The bad news, though, was that my numbers didn’t make sense. There are no “wrong” answers on a subjective scale, but mine were puzzling. As the test proceeded and my core temperature drifted over 100 degrees, I kept claiming that I felt merely 3-out-of-10 “warm.” That might mean that I’m immune to heat—but more likely, it suggests that I wasn’t properly attuned to my body’s condition. If you’re running in the heat but you’re totally oblivious to how hot you’re getting, that can be a recipe for disaster.
In fact, my subjective numbers were strikingly similar to those of an elite runner Minson has worked with—one who has struggled in the heat. Minson helped the athlete renormalize his heat perception, so that conditions he originally labeled as 3 out of 10 became a more realistic 5 or 6 out of 10.
The ability to accurately gauge how hot you are is important even in training, because those core temperature pills are about $70 a pop. Once athletes have a sense of how hot they should feel during heat adaptation runs, Minson has them judge their half-hour efforts by feel.
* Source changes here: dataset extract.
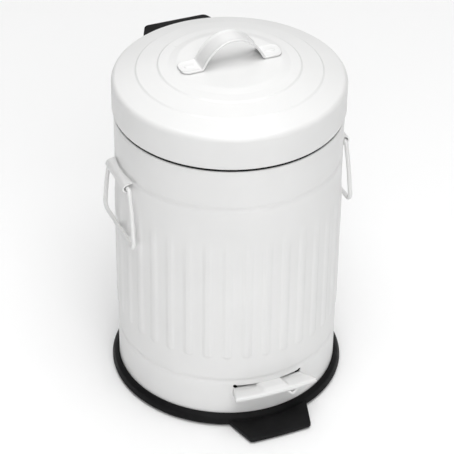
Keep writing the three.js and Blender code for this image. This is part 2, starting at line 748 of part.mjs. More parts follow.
// Bucket rim: the flat ring that hangs the bucket on the shell, notched for the hinge at the rear.
function bucketRim() {
  const outline = [
    [BUCKET_TOP_R - 0.9, FLANGE_LOW],
    [BUCKET_FLANGE_R, FLANGE_LOW],
    [BUCKET_FLANGE_R, FLANGE_TOP],
    [BUCKET_TOP_R - 0.6, FLANGE_TOP],
  ];
  return turned(outline, 60).subtract(block([-27, 97.2, 270], [27, 110, 290]));
}

// Bucket bail: a wire half-hoop lying inside the rim, its ends through the bucket wall.
function bucketBail() {
  const radius = 85.4;
  const arc = arcPoints(0, 0, radius, 184, 356, 20).map(([x, y]) => new THREE.Vector3(x, y, BAIL_Z));
  const path = [
    new THREE.Vector3(-94.6, 0, BAIL_Z),
    new THREE.Vector3(-87.2, 0, BAIL_Z),
    ...arc,
    new THREE.Vector3(87.2, 0, BAIL_Z),
    new THREE.Vector3(94.6, 0, BAIL_Z),
  ];
  return wire(path, 1.75, [0, 0, 1], 10);
}

// Colour and finish of each material, then every piece with its name
const PAINT = { color: 0xf1f0ee, roughness: 0.4, metalness: 0.1 };
const PLASTIC = { color: 0x1a1a1b, roughness: 0.55, metalness: 0 };
const STEEL = { color: 0xb6b8ba, roughness: 0.35, metalness: 1 };
const RUBBER = { color: 0x222222, roughness: 0.9, metalness: 0 };

const PIECES = [
  ['body_shell', PAINT, bodyShell()],
  ['base_tray', PLASTIC, baseTray()],
  ['pivot_bracket', STEEL, pivotBracket()],
  ['pedal_axle', STEEL, pedalAxle()],
  ['axle_clip_left', STEEL, axleClip(-1)],
  ['axle_clip_right', STEEL, axleClip(1)],
  ['bracket_screw_left', STEEL, bracketScrew(-1)],
  ['bracket_screw_right', STEEL, bracketScrew(1)],
  ['hinge_bracket', STEEL, hingeBracket()],
  ['hinge_pin', STEEL, hingePin()],
  ['bracket_rivet_left', STEEL, bracketRivet(-1)],
  ['bracket_rivet_right', STEEL, bracketRivet(1)],
  ['hinge_cover', PLASTIC, hingeCover()],
  ['cover_screw_left', STEEL, coverScrew(-1)],
  ['cover_screw_right', STEEL, coverScrew(1)],
  ['handle_bracket_left', PAINT, gripBracket(-1)],
  ['handle_bracket_right', PAINT, gripBracket(1)],
  ['rod_guide_lower', PLASTIC, rodGuide(110)],
  ['rod_guide_upper', PLASTIC, rodGuide(200)],
  ['lid_shell', PAINT, lidShell()],
  ['lid_handle', PAINT, lidHandle()],
  ['handle_rivet_left', PAINT, handleRivet(-1)],
  ['handle_rivet_right', PAINT, handleRivet(1)],
  ['lid_leaf', STEEL, lidLeaf()],
  ['leaf_rivet_left', STEEL, leafRivet(-1)],
  ['leaf_rivet_right', STEEL, leafRivet(1)],
  ['pedal_lever', PAINT, pedalLever()],
  ['push_rod', STEEL, pushRod()],
  ['inner_bucket', PLASTIC, innerBucket()],
  ['bucket_rim', PLASTIC, bucketRim()],
  ['bucket_bail', STEEL, bucketBail()],
  ['wire_handle_left', PAINT, wireHandle(-1)],
  ['wire_handle_right', PAINT, wireHandle(1)],
];
for (let i = 0; i < 4; i += 1) {
  PIECES.push([`foot_pad_${i + 1}`, RUBBER, footPad(i)]);
}

const group = new THREE.Group();
group.name = 'pedal_trash_can';
PIECES.forEach(([name, finish, solid]) => {
  const mesh = new THREE.Mesh(toGeometry(solid), new THREE.MeshStandardMaterial(finish));
  mesh.name = name;
  group.add(mesh);
});

export default group;
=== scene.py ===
import json
import math

import bmesh
import bpy
from mathutils import Matrix, Vector


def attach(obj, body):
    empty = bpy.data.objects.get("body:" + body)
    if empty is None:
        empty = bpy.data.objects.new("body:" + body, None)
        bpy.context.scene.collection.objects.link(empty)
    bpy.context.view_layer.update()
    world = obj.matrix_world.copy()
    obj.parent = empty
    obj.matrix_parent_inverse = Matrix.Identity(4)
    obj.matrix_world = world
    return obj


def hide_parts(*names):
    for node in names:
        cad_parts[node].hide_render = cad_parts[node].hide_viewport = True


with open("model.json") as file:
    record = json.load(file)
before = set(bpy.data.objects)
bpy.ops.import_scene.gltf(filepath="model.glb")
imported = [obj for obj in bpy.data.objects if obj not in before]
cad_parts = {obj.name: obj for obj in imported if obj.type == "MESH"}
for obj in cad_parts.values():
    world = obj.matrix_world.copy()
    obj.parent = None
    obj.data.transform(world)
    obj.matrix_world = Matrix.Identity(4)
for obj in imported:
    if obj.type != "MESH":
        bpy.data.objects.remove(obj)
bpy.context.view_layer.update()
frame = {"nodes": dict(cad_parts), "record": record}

# Pedal trash can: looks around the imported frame. Lengths are millimetres in the row frame
# (floor at z = 0, pedal towards -Y) and become metres when a mesh is made.
MM = 0.001

BODY_R = 101.0
WALL = 1.2
BODY_LOW = 4.3
BODY_TOP = 274.0
GROOVES = (48.0, 235.0)
GROOVE_DEPTH = 1.0
GROOVE_HALF = 3.6
RIB_COUNT = 36
RIB_PHASE_DEG = -92.5
RIB_LOW = 73.0
RIB_HIGH = 205.0
RIB_HALF = 4.5
RIB_HEIGHT = 1.0
SLOT_HALF = 32.0
SLOT_LOW = 28.6
SLOT_HIGH = 43.1

LID_R = 102.5
LID_WALL = 1.0
LID_RIM_Z = 307.4
SKIRT_LOW = 277.0

STRAP_FOOT_Z = 323.45
STRAP_TOP_Z = 346.35
STRAP_FOOT_X = 46.6
STRAP_ARCH_X = 27.9
STRAP_HALF = 10.0
STRAP_SKIN = 0.45
STRAP_HEM = 1.05
STRAP_CORNER = 6.5
RIVET_X = 37.5

TRAY_LOW = 1.5
TOE_HALF = 28.5
TOE_TOP = 6.3
FOOT_PAD_R = 88.0

COVER_REAR = 131.0
COVER_LOW = 241.0
COVER_TOP = 293.0
COVER_WALL = 2.0
COVER_SCREW_X = 33.0
BRACKET_RIVET_X = 19.0
FIXING_Z = 262.0

PIVOT_Y = -6.0
PIVOT_Z = 28.0
PAD_REAR_Z = 40.6
PAD_RISE = 5.4
PAD_RIB = 2.4
PAD_RIB_HALF = 13.2
PAD_ROOT = 33.3
PAD_TIP = 39.3
PAD_BEND = 1.6
PAD_SHEET = 1.2

ROD_X = 4.6
ROD_R = 2.0
ROD_TOP = (107.0, 281.0)
ROD_FOOT = (95.8, 24.0)

GRIP_X = 103.2
GRIP_Z = 228.3
GRIP_DROP = 55.3
GRIP_LEAN = 0.9
GRIP_HOOD = 22.0
GRIP_WIRE_R = 1.9
HOOD_OUTER = 4.6
HOOD_INNER = 3.3

BUCKET_RIM_R = 100.9
BUCKET_RIM_TOP = 276.6
BAIL_Z = 268.0
BAIL_R = 85.4
BAIL_WIRE_R = 1.75

PAINT_DEEP = (0.80, 0.80, 0.795)
PAINT_LIGHT = (0.83, 0.83, 0.825)

# The view: angles in degrees, lens and sensor in millimetres.
CAMERA_AZIMUTH = -22.9
CAMERA_ELEVATION = 35.554
CAMERA_DISTANCE = 17.923 * LID_R
CAMERA_ROLL = 0.714
CAMERA_AIM_Z = 2.0 + 1.405 * LID_R
CAMERA_SIDE = -0.006 * LID_R
SENSOR = 36.0
FOCAL = 160.19445

# The world light fades towards the picture's sides and towards the back.
WORLD_STRENGTH = 0.86
WORLD_SIDES = 0.0
WORLD_BACK = 0.5
SIDES_FADE = (0.15, 0.85)
BACK_FADE = (0.3, 0.9)

# Name, place in metres, width and height in metres, watts. All aim at the bin's middle.
SOFTBOX_AIM = (0, 0, 0.15)
SOFTBOXES = [
    ("camera_side", (-0.55, -2.6, 2.3), (2.0, 2.0), 30),
    ("top", (0.0, -0.3, 3.0), (2.4, 2.4), 53),
    ("back", (0.9, 2.6, 2.4), (2.4, 1.6), 4),
]
FLOOR_SIZE = 6.0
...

If they start getting too hot—above 7 on the Minson Scale—they can turn a fan on in the heat chamber to avoid overheating. There’s no rigid schedule of when they do these heat runs: they fit them in around their other training and racing and travel plans.
In practice, of course, most of us don’t have access to a high-tech heat chamber and temperature-controlled hot tub. But studies in recent years have shown that you can use a variety of approaches to get your core temperature up: hot baths, saunas (Minson has one in his lab, and another in his backyard), overdressing during runs. The big-picture takeaway from Minson’s approach is that you can find ways of getting a heat stimulus without disrupting the rest of your training.
To do that, though, you need to be able to gauge when you’re getting overcooked. When I got back to my hotel room that afternoon, I realized that I was feeling wrung out, as if I’d done a long, hard workout rather than a half-hour jog. I’d missed the mark. I decided to take the next day off, and dreamed that night of Minson’s other recent research focus: ice baths.